Return the listing below word for word.

——————————

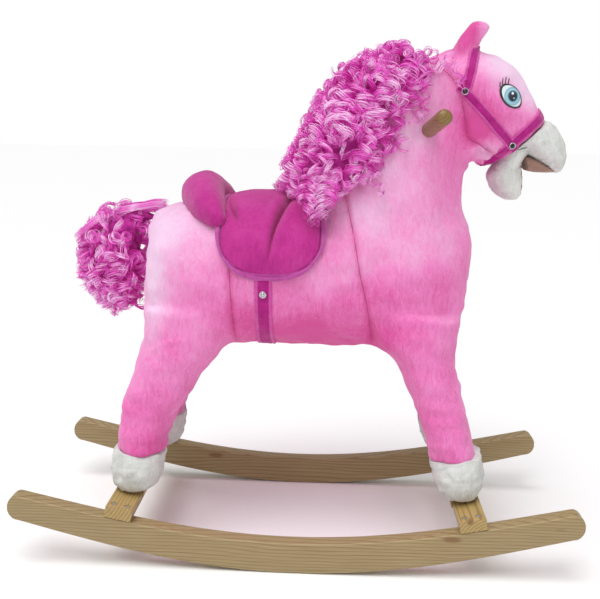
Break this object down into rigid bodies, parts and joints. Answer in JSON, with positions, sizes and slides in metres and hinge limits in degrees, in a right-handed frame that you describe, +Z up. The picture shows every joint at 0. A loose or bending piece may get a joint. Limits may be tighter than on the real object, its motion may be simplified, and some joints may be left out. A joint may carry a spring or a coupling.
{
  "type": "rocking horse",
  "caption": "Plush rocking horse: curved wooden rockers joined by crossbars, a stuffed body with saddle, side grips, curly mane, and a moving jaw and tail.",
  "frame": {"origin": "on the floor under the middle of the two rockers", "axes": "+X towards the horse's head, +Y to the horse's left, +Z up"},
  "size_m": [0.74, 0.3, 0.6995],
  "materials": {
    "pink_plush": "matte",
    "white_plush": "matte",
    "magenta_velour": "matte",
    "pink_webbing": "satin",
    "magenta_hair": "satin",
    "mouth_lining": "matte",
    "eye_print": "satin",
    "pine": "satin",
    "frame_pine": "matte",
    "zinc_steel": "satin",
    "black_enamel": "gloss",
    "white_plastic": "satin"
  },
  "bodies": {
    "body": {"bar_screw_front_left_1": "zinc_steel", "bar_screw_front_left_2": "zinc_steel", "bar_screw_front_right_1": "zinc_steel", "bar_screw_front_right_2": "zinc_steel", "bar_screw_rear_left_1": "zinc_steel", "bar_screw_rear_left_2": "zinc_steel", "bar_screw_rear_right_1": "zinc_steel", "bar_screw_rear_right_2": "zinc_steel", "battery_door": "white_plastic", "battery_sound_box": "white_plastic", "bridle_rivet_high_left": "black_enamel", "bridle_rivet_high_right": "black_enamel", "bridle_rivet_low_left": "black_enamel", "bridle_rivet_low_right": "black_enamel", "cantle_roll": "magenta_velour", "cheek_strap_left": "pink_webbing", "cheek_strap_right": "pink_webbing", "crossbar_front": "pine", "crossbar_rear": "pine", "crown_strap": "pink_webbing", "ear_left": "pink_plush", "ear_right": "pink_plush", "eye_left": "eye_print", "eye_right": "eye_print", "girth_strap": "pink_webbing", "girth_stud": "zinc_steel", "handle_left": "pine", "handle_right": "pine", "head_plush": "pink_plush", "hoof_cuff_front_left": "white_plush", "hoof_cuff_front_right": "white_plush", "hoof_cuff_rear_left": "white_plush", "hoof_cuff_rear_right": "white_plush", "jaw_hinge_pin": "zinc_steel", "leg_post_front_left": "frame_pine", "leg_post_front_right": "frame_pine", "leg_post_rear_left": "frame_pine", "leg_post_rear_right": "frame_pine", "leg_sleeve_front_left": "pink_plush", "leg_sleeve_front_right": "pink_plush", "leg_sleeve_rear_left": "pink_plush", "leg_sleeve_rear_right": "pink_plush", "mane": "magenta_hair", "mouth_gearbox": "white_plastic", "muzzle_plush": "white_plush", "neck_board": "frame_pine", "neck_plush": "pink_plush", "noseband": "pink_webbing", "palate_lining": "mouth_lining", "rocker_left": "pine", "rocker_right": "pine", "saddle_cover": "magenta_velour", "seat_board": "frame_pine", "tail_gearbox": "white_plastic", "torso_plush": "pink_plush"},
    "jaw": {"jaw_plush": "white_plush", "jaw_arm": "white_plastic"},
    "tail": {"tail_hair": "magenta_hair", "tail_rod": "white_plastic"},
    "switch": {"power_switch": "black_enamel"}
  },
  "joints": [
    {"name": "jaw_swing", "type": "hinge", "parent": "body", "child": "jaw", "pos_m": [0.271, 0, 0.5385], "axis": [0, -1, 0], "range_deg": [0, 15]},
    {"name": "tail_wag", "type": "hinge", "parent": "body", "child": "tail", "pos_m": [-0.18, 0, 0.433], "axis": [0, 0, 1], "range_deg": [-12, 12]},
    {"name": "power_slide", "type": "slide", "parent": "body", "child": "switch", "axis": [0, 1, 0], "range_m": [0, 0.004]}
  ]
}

——————————

▸ RESULT OF THE EXERCISE:
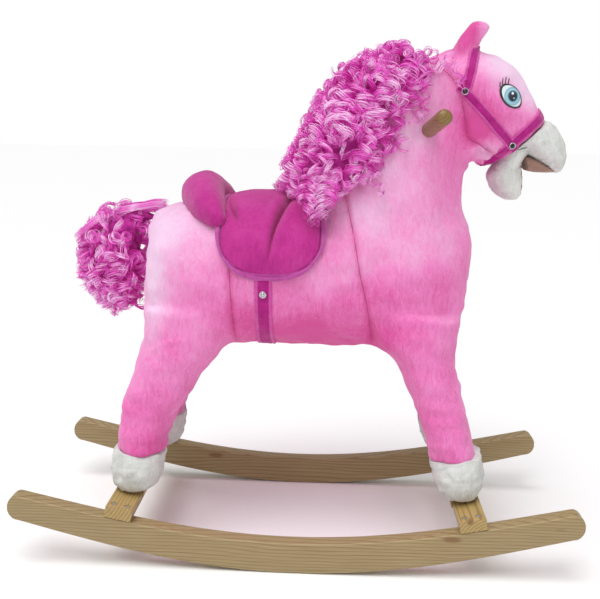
Break this object down into rigid bodies, parts and joints. Answer in JSON, with positions, sizes and slides in metres and hinge limits in degrees, in a right-handed frame that you describe, +Z up. The picture shows every joint at 0. A loose or bending piece may get a joint. Limits may be tighter than on the real object, its motion may be simplified, and some joints may be left out. A joint may carry a spring or a coupling.
{
  "type": "rocking horse",
  "caption": "Plush rocking horse: curved wooden rockers joined by crossbars, a stuffed body with saddle, side grips, curly mane, and a moving jaw and tail.",
  "frame": {"origin": "on the floor under the middle of the two rockers", "axes": "+X towards the horse's head, +Y to the horse's left, +Z up"},
  "size_m": [0.74, 0.3, 0.6995],
  "materials": {
    "pink_plush": "matte",
    "white_plush": "matte",
    "magenta_velour": "matte",
    "pink_webbing": "satin",
    "magenta_hair": "satin",
    "mouth_lining": "matte",
    "eye_print": "satin",
    "pine": "satin",
    "frame_pine": "matte",
    "zinc_steel": "satin",
    "black_enamel": "gloss",
    "white_plastic": "satin"
  },
  "bodies": {
    "body": {"bar_screw_front_left_1": "zinc_steel", "bar_screw_front_left_2": "zinc_steel", "bar_screw_front_right_1": "zinc_steel", "bar_screw_front_right_2": "zinc_steel", "bar_screw_rear_left_1": "zinc_steel", "bar_screw_rear_left_2": "zinc_steel", "bar_screw_rear_right_1": "zinc_steel", "bar_screw_rear_right_2": "zinc_steel", "battery_door": "white_plastic", "battery_sound_box": "white_plastic", "bridle_rivet_high_left": "black_enamel", "bridle_rivet_high_right": "black_enamel", "bridle_rivet_low_left": "black_enamel", "bridle_rivet_low_right": "black_enamel", "cantle_roll": "magenta_velour", "cheek_strap_left": "pink_webbing", "cheek_strap_right": "pink_webbing", "crossbar_front": "pine", "crossbar_rear": "pine", "crown_strap": "pink_webbing", "ear_left": "pink_plush", "ear_right": "pink_plush", "eye_left": "eye_print", "eye_right": "eye_print", "girth_strap": "pink_webbing", "girth_stud": "zinc_steel", "handle_left": "pine", "handle_right": "pine", "head_plush": "pink_plush", "hoof_cuff_front_left": "white_plush", "hoof_cuff_front_right": "white_plush", "hoof_cuff_rear_left": "white_plush", "hoof_cuff_rear_right": "white_plush", "jaw_hinge_pin": "zinc_steel", "leg_post_front_left": "frame_pine", "leg_post_front_right": "frame_pine", "leg_post_rear_left": "frame_pine", "leg_post_rear_right": "frame_pine", "leg_sleeve_front_left": "pink_plush", "leg_sleeve_front_right": "pink_plush", "leg_sleeve_rear_left": "pink_plush", "leg_sleeve_rear_right": "pink_plush", "mane": "magenta_hair", "mouth_gearbox": "white_plastic", "muzzle_plush": "white_plush", "neck_board": "frame_pine", "neck_plush": "pink_plush", "noseband": "pink_webbing", "palate_lining": "mouth_lining", "rocker_left": "pine", "rocker_right": "pine", "saddle_cover": "magenta_velour", "seat_board": "frame_pine", "tail_gearbox": "white_plastic", "torso_plush": "pink_plush"},
    "jaw": {"jaw_plush": "white_plush", "jaw_arm": "white_plastic"},
    "tail": {"tail_hair": "magenta_hair", "tail_rod": "white_plastic"},
    "switch": {"power_switch": "black_enamel"}
  },
  "joints": [
    {"name": "jaw_swing", "type": "hinge", "parent": "body", "child": "jaw", "pos_m": [0.271, 0, 0.5385], "axis": [0, -1, 0], "range_deg": [0, 15]},
    {"name": "tail_wag", "type": "hinge", "parent": "body", "child": "tail", "pos_m": [-0.18, 0, 0.433], "axis": [0, 0, 1], "range_deg": [-12, 12]},
    {"name": "power_slide", "type": "slide", "parent": "body", "child": "switch", "axis": [0, 1, 0], "range_m": [0, 0.004]}
  ]
}